There are several reasons for the switch in strategy. For one thing, GE used to be able to buy its way into majority ownership in almost any business, but prices for acquisitions have been bid so high that GE is reluctant to acquire for fear of overpaying. Better to form a joint venture, so the thinking goes, than risk paying too much for a company that turns out to have problems that are discovered only after the acquisition. Just as importantly, GE now sees joint ventures as a great way to dip its toe into foreign markets where it lacks local knowledge. Moreover, in certain nations, China being a case in point, economic, political, legal, and cultural considerations make joint ventures an easier option than either acquisitions or greenfield ventures. GE believes it can often benefit from the political contacts, local expertise, and business relationships that the local partner brings to the table, plus in certain sectors of the Chinese economy and some others, local laws prohibit other entry modes. GE also sees joint ventures as a good way to share the risk of building a business in a nation where it lacks local knowledge. Finally, under the leadership of CEO Jeffrey Immelt, GE has adopted aggressive growth goals, and it believes that entering via joint ventures into nations where it lacks a presence is the only way of attaining these goals. Fueled by its large number of joint ventures, GE has rapidly expanded its international presence over the past decade. For the first time, in 2007 the company derived the majority of its revenue from foreign operations.

Of course, General Electric has done joint ventures in the past. For example, it has a long standing 50/50 joint venture with the French company Snecma to make engines for commercial jet aircraft, another with Fanuc of Japan to make controls for electrical equipment, and a third with Sea Containers of the United Kingdom, which has become one of the world’s largest companies leasing shipping containers.

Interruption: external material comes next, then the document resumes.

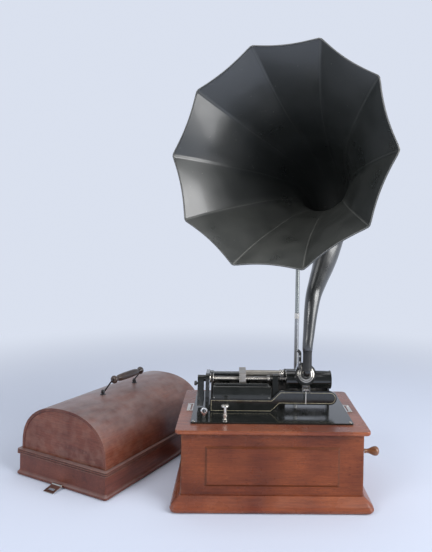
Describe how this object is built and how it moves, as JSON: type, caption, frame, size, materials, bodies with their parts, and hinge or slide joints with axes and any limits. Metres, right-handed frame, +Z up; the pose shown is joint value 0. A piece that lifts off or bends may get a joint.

But all of these ventures came about only after GE had explored other ways to gain access to particular markets or technology. Once the last option for GE, establishing joint ventures is now often the preferred entry strategy. GE managers also note there is no shortage of partners willing to enter into a joint venture with the company. The company has a well-earned reputation for being a good partner. GE also is well known for its innovative management techniques and excellent management development programs. Many partners are happy to team up with GE to get access to this know-how. The knowledge flow goes both ways, with GE acquiring access to knowledge about local markets, and partners learning cutting-edge management techniques from GE that can be used to boost their own productivity.

Questions

1. GE used to prefer acquisitions or greenfield ventures as an entry mode, rather than joint ventures. Why do you think this was the case?
2. Why do you think GE has come to favor joint ventures in recent years? Do you think the global economic crisis of 2008–2009 might have impact this preference in any way?
If so, how?
3. What are the risks that GE must assume when it enters into a joint venture? Is there any way for GE to reduce these risks?
4. The case mentions that GE has a well-earned reputation for being a good partner. What are the likely benefits of this reputation to GE? If GE were to tarnish its reputation by, for example, opportunistically taking advantage of a partner, how might this impact the company going forward?
5. In addition to its reputation for being a good partner, what other assets do you think GE brings to the table that make it an attractive joint-venture partner?